18 Apr 2013, 12:18 pm


Severe Flooding In Chicago Area. Parts of Chicagoland have picked up 5-7″ rain in the last 2 days. Extensive flash flooding is being reported, impacting travel and facilities in low-lying flood-prone areas. Details below.

Here is the most time-sensitive information:


PDS Tornado Watch Until 5 pm. PDS means Particularly Dangerous Situation, which is NWS short-hand for “there is now a high probability of a few large, violent tornadoes in this specific region“. A developing squall line will produce straight-line and tornadic winds; the greatest risk from Terre Haute and Indianapolis to Lafayette, Sound Bend and far southern Lower Michigan.  People in these areas should be on high alert, review disaster readiness plans, and be prepared to move staff and customers to safety. This is the area we are most concerned about, short-term.  This is the first PDS watch of the year.  Greg Carbin, Warning Coordination Meteorologist with the Storm Prediction Center says there are typically about 20 of these issued over an entire year. The most recent was Christmas Day, 2012.


Tornado Watch Lower Michigan. SPC has expanded the tornado threat area northward into Lower Michigan, including Grand Rapids, Ann Arbor, Flint and the metro Detroit area – valid until 6 pm.


Latest Tornado Watch. It promises to be a very active day for severe weather and tornado potential. SPC has extended the Tornado Watch southward, from southern Illinois and Indiana (Evansville area) into southeast Missouri, the western suburbs of Memphis to Little Rock and Hot Springs – valid until 5 pm.


A Witch’s Brew Of Meteorological Ingredients. A combination of severe instability, ample low-level moisture (dew points near 70) and a highly sheared environment (winds changing direction/speed with altitude) will create supercell thunderstorms capable of spinning up tornadoes. The numbers above represent the probability of a tornado within 25 miles of any point. The hatched area (yellow) indicates a 10% probability of a large tornado (EF-2 or stronger) within 25 miles of any point.



Isolating The Threat. Our in-house EHI model shows the greatest potential for tornadic storms pushing across Indiana by midday; conditions ripe for a few isolated (large) tornadoes from Ann Arbor to Louisville, Little Rock and Memphis later today.



Mudslides. Heavy (5-6″+) rains falling on saturated soil have resulted in extreme run-off in the Iowa City area, near Des Moines, with reports of mudslides. Much of the Midwest has transitioned from drought to flood in the span of less than a week. Another case of weather-whiplash.



Flooding Underway. The purple dots above show major flooding currently being reported: on the East Branch of the DuPage River at Bolingbrook, and the North Branch of the Chicago River in Chicago. Flash flooding will impact travel and threaten low-lying facilities with urban and stream/river flooding into at least Saturday morning before waters begin to recede. The latest information for the Chicago area is here.
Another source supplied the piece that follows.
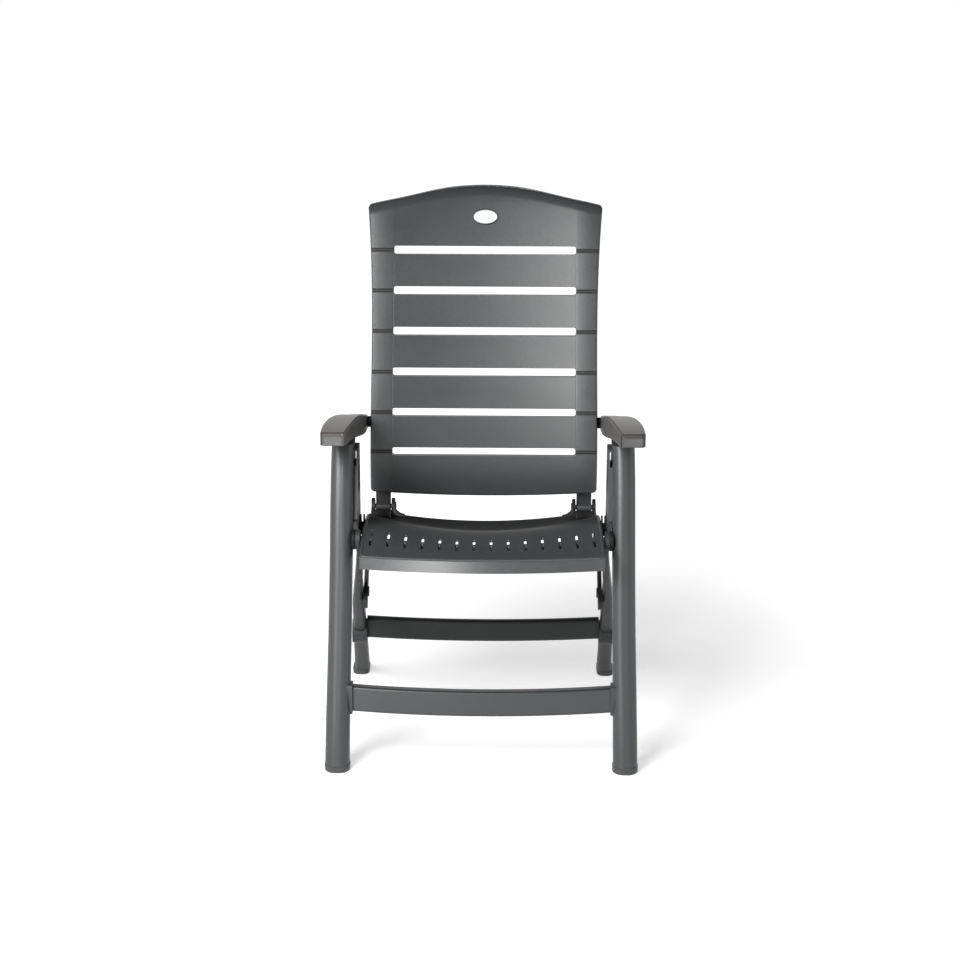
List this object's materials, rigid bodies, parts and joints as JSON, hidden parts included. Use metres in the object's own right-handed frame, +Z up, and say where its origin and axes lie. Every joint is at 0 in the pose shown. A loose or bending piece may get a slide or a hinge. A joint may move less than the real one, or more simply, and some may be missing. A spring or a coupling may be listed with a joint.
{
  "type": "reclining folding armchair",
  "caption": "Folding garden armchair in grey resin: slatted high back that reclines, dished seat, crossed legs and notched armrests.",
  "frame": {"origin": "middle of the bounding box, on the ground", "axes": "+Z up, +Y towards the backrest, +X to the sitter's left"},
  "size_m": [0.6386, 0.6447, 1.106],
  "materials": {
    "frame_resin": "satin moulded",
    "seat_resin": "satin moulded",
    "back_resin": "satin moulded",
    "arm_resin": "satin moulded",
    "foot_resin": "satin moulded",
    "black_bushing": "matt",
    "pin_steel": "black coated",
    "badge_face": "gloss",
    "badge_rim": "gloss"
  },
  "bodies": {
    "front_frame": {"front_leg_right": "frame_resin", "front_leg_left": "frame_resin", "front_crossbar": "frame_resin", "front_foot_cap_right": "foot_resin", "front_foot_cap_left": "foot_resin", "leg_pivot_pin_right": "pin_steel", "leg_pivot_pin_left": "pin_steel", "leg_pivot_spacer_right": "black_bushing", "leg_pivot_spacer_left": "black_bushing", "seat_pivot_bush_right": "black_bushing", "seat_pivot_bush_left": "black_bushing", "seat_pivot_pin_right": "pin_steel", "seat_pivot_pin_left": "pin_steel"},
    "rear_frame": {"rear_leg_right": "frame_resin", "rear_leg_left": "frame_resin", "rear_crossbar": "frame_resin", "rear_foot_cap_right": "foot_resin", "rear_foot_cap_left": "foot_resin", "lower_link_pin_right": "pin_steel", "lower_link_pin_left": "pin_steel"},
    "seat": {"seat_shell": "seat_resin", "upper_link_pin_right": "pin_steel", "upper_link_pin_left": "pin_steel"},
    "link_right": {"link_plate_right": "frame_resin"},
    "link_left": {"link_plate_left": "frame_resin"},
    "hinge_pins": {"back_hinge_pin_right": "pin_steel", "back_hinge_pin_left": "pin_steel"},
    "back": {"backrest": "back_resin", "hinge_tongue_right": "frame_resin", "hinge_tongue_left": "frame_resin", "badge": "badge_face", "badge_ring": "badge_rim"},
    "arm_pin_right": {"arm_pivot_pin_right": "pin_steel"},
    "arm_pin_left": {"arm_pivot_pin_left": "pin_steel"},
    "arm_bush_right": {"arm_bush_right": "black_bushing"},
    "arm_bush_left": {"arm_bush_left": "black_bushing"},
    "arm_right": {"armrest_right": "arm_resin", "notch_rack_right": "frame_resin"},
    "arm_left": {"armrest_left": "arm_resin", "notch_rack_left": "frame_resin"}
  },
  "joints": [
    {"name": "leg_fold", "type": "hinge", "parent": "front_frame", "child": "rear_frame", "pos_m": [0, -0.1979, 0.452], "axis": [-1, 0, 0], "range_deg": [0, 40]},
    {"name": "seat_fold", "type": "hinge", "parent": "front_frame", "child": "seat", "pos_m": [0, -0.0949, 0.446], "axis": [-1, 0, 0], "range_deg": [0, 56]},
    {"name": "back_counter_fold", "type": "hinge", "parent": "seat", "child": "hinge_pins", "pos_m": [0, 0.1171, 0.434], "axis": [-1, 0, 0], "range_deg": [-56, 0]},
    {"name": "back_recline", "type": "hinge", "parent": "hinge_pins", "child": "back", "pos_m": [0, 0.1171, 0.434], "axis": [-1, 0, 0], "range_deg": [0, 28]},
    {"name": "link_fold_right", "type": "hinge", "parent": "seat", "child": "link_right", "pos_m": [0, 0.0601, 0.372], "axis": [-1, 0, 0], "range_deg": [-42, 0]},
    {"name": "arm_fold_right", "type": "hinge", "parent": "back", "child": "arm_pin_right", "pos_m": [0, 0.1321, 0.618], "axis": [-1, 0, 0], "range_deg": [0, 56]},
    {"name": "arm_follow_right", "type": "hinge", "parent": "arm_pin_right", "child": "arm_bush_right", "pos_m": [0, 0.1321, 0.618], "axis": [-1, 0, 0], "range_deg": [-24.36, 0]},
    {"name": "arm_lift_right", "type": "hinge", "parent": "arm_bush_right", "child": "arm_right", "pos_m": [0, 0.1321, 0.618], "axis": [-1, 0, 0], "range_deg": [0, 30]},
    {"name": "link_fold_left", "type": "hinge", "parent": "seat", "child": "link_left", "pos_m": [0, 0.0601, 0.372], "axis": [-1, 0, 0], "range_deg": [-42, 0]},
    {"name": "arm_fold_left", "type": "hinge", "parent": "back", "child": "arm_pin_left", "pos_m": [0, 0.1321, 0.618], "axis": [-1, 0, 0], "range_deg": [0, 56]},
    {"name": "arm_follow_left", "type": "hinge", "parent": "arm_pin_left", "child": "arm_bush_left", "pos_m": [0, 0.1321, 0.618], "axis": [-1, 0, 0], "range_deg": [-24.36, 0]},
    {"name": "arm_lift_left", "type": "hinge", "parent": "arm_bush_left", "child": "arm_left", "pos_m": [0, 0.1321, 0.618], "axis": [-1, 0, 0], "range_deg": [0, 30]}
  ],
  "couplings": [
    {"joint": "seat_fold", "follows": "leg_fold", "ratio": 1.4},
    {"joint": "back_counter_fold", "follows": "leg_fold", "ratio": -1.4},
    {"joint": "link_fold_right", "follows": "leg_fold", "ratio": -1.05},
    {"joint": "arm_fold_right", "follows": "leg_fold", "ratio": 1.4},
    {"joint": "arm_follow_right", "follows": "back_recline", "ratio": -0.87},
    {"joint": "link_fold_left", "follows": "leg_fold", "ratio": -1.05},
    {"joint": "arm_fold_left", "follows": "leg_fold", "ratio": 1.4},
    {"joint": "arm_follow_left", "follows": "back_recline", "ratio": -0.87}
  ]
}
Near-Blizzard Conditions Possible. Our in-house BPI (Blizzard Potential Index) shows visibilities under 1/4 mile in moderate snow (with winds in excess of 30 mph) over much of central Minnesota and northwest Wisconsin tonight. Travel will be a mess after dark as temperatures quickly fall below freezing and snow begins to rapidly accumulate.



What Spring? Residents of the Upper Midwest are losing their stoic sense of weather-humor. The same storm spinning up tornadoes and flooding out parts of the Midwest will dump another plowable snowfall from northwest Iowa into much of Minnesota and the northwest third of Wisconsin. The Twin Cities is expecting some 3-6″ amounts tonight and early Friday, as much as 10-12″ from Duluth into the U.P. of Michigan. Perfectly normal…for late February.

Summary: I’m most concerned about the risk of a few large, violent, long-track tornadoes capable of considerable damage and injury from southern Lower Michigan across Indiana and east central Illinois. It’s impossible to determine, hours in advance, where these tornadoes will spin up, but people should be on high alert, and be prepared to move people to safety later today as required.  This may be one of the 3 or 4 most violent days of spring. The risk appears to be greatest for Indiana, but this could shift in the hours ahead. Severe flooding is being reported from eastern Iowa into the Chicagoland and Milwaukee area – rivers will continue to rise before some improvement over the weekend. This is a volatile, dangerous weather pattern– one that shows no sign of easing anytime soon over the central USA.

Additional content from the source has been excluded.